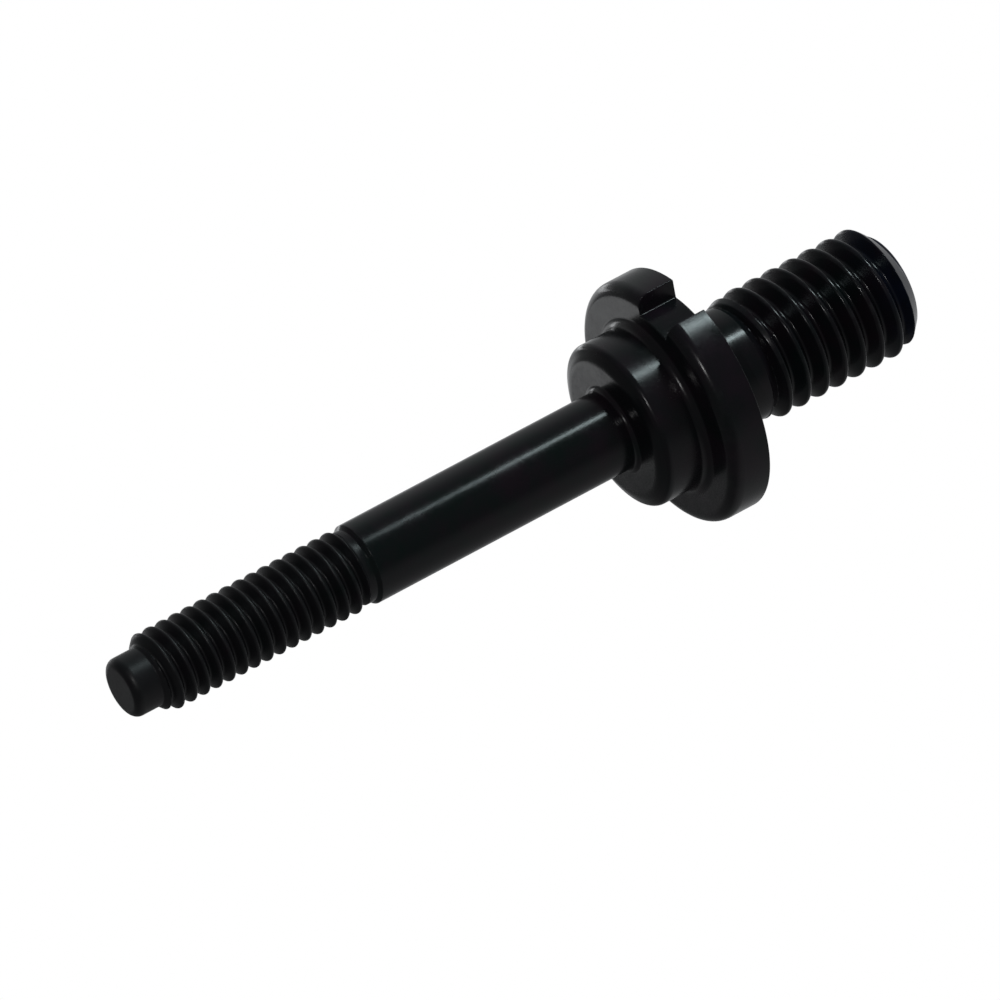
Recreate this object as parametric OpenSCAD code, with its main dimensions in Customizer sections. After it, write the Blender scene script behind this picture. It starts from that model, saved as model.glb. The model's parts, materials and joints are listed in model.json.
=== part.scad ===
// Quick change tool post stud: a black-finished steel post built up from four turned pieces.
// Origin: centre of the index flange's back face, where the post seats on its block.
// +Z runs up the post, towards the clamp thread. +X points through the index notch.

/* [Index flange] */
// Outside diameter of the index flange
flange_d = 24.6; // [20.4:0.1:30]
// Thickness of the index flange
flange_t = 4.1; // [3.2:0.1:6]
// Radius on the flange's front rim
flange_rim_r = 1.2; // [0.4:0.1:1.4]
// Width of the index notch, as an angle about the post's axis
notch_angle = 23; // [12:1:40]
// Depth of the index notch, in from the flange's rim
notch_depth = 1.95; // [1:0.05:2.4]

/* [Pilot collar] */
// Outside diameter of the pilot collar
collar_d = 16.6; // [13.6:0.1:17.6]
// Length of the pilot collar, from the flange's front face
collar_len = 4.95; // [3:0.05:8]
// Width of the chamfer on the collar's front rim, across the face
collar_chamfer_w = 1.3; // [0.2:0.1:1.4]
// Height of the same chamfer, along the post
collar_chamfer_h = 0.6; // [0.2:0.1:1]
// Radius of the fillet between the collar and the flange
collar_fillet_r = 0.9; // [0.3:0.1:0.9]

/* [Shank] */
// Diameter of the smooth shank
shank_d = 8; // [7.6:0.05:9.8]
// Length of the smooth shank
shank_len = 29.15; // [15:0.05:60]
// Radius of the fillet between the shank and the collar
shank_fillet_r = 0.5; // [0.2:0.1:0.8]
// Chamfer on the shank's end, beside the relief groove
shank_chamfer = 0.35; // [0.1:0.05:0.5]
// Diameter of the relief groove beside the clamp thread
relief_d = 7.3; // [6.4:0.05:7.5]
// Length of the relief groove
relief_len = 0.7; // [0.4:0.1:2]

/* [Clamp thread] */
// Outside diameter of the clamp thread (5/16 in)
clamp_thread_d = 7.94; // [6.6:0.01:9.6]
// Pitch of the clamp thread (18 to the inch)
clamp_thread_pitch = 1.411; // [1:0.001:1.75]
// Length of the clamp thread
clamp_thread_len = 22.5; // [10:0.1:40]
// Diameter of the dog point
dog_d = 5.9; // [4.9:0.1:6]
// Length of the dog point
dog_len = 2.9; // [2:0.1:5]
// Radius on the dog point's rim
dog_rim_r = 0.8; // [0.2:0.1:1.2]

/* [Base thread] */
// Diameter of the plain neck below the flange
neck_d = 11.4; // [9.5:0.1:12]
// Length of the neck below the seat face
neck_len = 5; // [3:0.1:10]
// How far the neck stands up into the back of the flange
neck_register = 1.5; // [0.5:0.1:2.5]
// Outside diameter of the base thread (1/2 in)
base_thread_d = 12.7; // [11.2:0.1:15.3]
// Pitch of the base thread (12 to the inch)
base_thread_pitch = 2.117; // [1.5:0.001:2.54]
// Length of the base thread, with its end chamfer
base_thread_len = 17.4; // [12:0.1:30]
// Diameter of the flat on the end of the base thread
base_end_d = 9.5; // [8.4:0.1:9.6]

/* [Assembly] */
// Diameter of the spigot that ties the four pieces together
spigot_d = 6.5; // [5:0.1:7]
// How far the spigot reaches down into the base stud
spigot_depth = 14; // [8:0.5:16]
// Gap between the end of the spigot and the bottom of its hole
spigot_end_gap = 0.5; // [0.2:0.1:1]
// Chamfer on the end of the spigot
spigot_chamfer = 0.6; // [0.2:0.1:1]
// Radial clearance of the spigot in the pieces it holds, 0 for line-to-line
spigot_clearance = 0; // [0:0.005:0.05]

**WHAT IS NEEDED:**
Give the listing again, word for word.

**CORRECT ANSWER:**
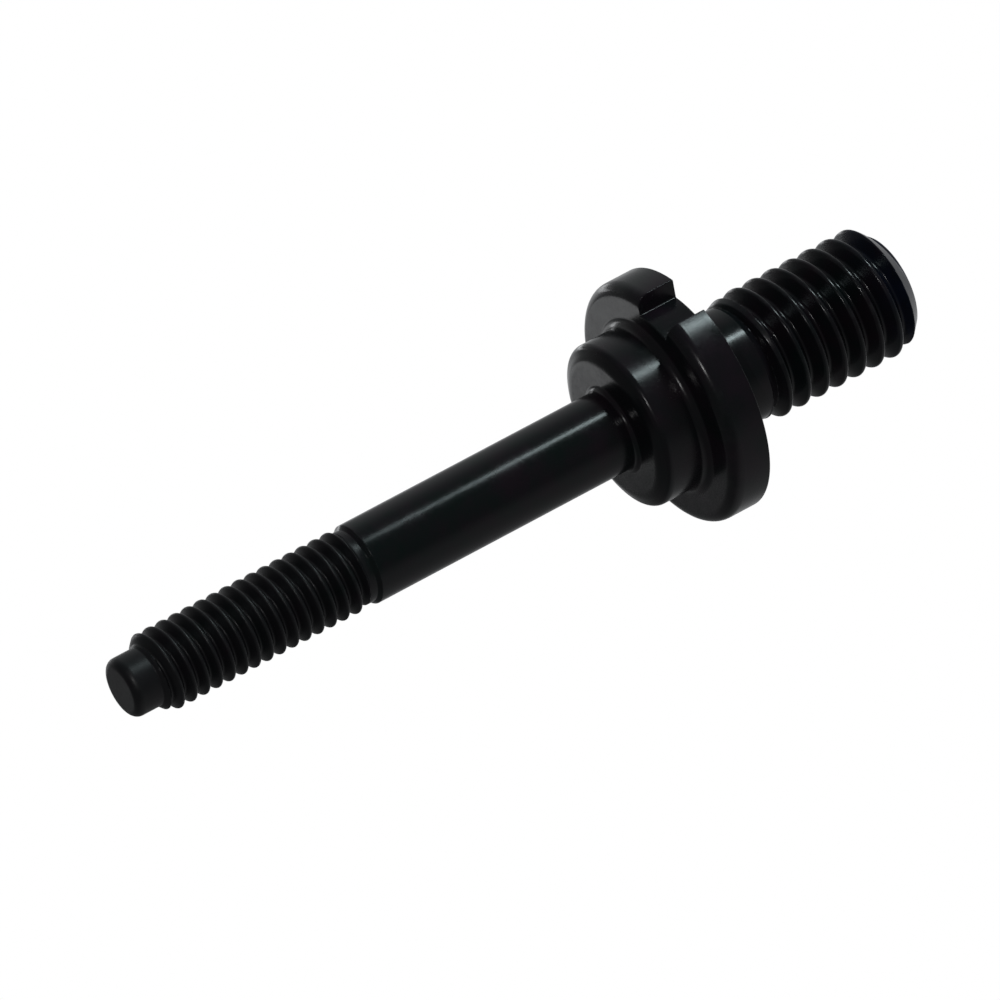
Recreate this object as parametric OpenSCAD code, with its main dimensions in Customizer sections. After it, write the Blender scene script behind this picture. It starts from that model, saved as model.glb. The model's parts, materials and joints are listed in model.json.
=== part.scad ===
// Quick change tool post stud: a black-finished steel post built up from four turned pieces.
// Origin: centre of the index flange's back face, where the post seats on its block.
// +Z runs up the post, towards the clamp thread. +X points through the index notch.

/* [Index flange] */
// Outside diameter of the index flange
flange_d = 24.6; // [20.4:0.1:30]
// Thickness of the index flange
flange_t = 4.1; // [3.2:0.1:6]
// Radius on the flange's front rim
flange_rim_r = 1.2; // [0.4:0.1:1.4]
// Width of the index notch, as an angle about the post's axis
notch_angle = 23; // [12:1:40]
// Depth of the index notch, in from the flange's rim
notch_depth = 1.95; // [1:0.05:2.4]

/* [Pilot collar] */
// Outside diameter of the pilot collar
collar_d = 16.6; // [13.6:0.1:17.6]
// Length of the pilot collar, from the flange's front face
collar_len = 4.95; // [3:0.05:8]
// Width of the chamfer on the collar's front rim, across the face
collar_chamfer_w = 1.3; // [0.2:0.1:1.4]
// Height of the same chamfer, along the post
collar_chamfer_h = 0.6; // [0.2:0.1:1]
// Radius of the fillet between the collar and the flange
collar_fillet_r = 0.9; // [0.3:0.1:0.9]

/* [Shank] */
// Diameter of the smooth shank
shank_d = 8; // [7.6:0.05:9.8]
// Length of the smooth shank
shank_len = 29.15; // [15:0.05:60]
// Radius of the fillet between the shank and the collar
shank_fillet_r = 0.5; // [0.2:0.1:0.8]
// Chamfer on the shank's end, beside the relief groove
shank_chamfer = 0.35; // [0.1:0.05:0.5]
// Diameter of the relief groove beside the clamp thread
relief_d = 7.3; // [6.4:0.05:7.5]
// Length of the relief groove
relief_len = 0.7; // [0.4:0.1:2]

/* [Clamp thread] */
// Outside diameter of the clamp thread (5/16 in)
clamp_thread_d = 7.94; // [6.6:0.01:9.6]
// Pitch of the clamp thread (18 to the inch)
clamp_thread_pitch = 1.411; // [1:0.001:1.75]
// Length of the clamp thread
clamp_thread_len = 22.5; // [10:0.1:40]
// Diameter of the dog point
dog_d = 5.9; // [4.9:0.1:6]
// Length of the dog point
dog_len = 2.9; // [2:0.1:5]
// Radius on the dog point's rim
dog_rim_r = 0.8; // [0.2:0.1:1.2]

/* [Base thread] */
// Diameter of the plain neck below the flange
neck_d = 11.4; // [9.5:0.1:12]
// Length of the neck below the seat face
neck_len = 5; // [3:0.1:10]
// How far the neck stands up into the back of the flange
neck_register = 1.5; // [0.5:0.1:2.5]
// Outside diameter of the base thread (1/2 in)
base_thread_d = 12.7; // [11.2:0.1:15.3]
// Pitch of the base thread (12 to the inch)
base_thread_pitch = 2.117; // [1.5:0.001:2.54]
// Length of the base thread, with its end chamfer
base_thread_len = 17.4; // [12:0.1:30]
// Diameter of the flat on the end of the base thread
base_end_d = 9.5; // [8.4:0.1:9.6]

/* [Assembly] */
// Diameter of the spigot that ties the four pieces together
spigot_d = 6.5; // [5:0.1:7]
// How far the spigot reaches down into the base stud
spigot_depth = 14; // [8:0.5:16]
// Gap between the end of the spigot and the bottom of its hole
spigot_end_gap = 0.5; // [0.2:0.1:1]
// Chamfer on the end of the spigot
spigot_chamfer = 0.6; // [0.2:0.1:1]
// Radial clearance of the spigot in the pieces it holds, 0 for line-to-line
spigot_clearance = 0; // [0:0.005:0.05]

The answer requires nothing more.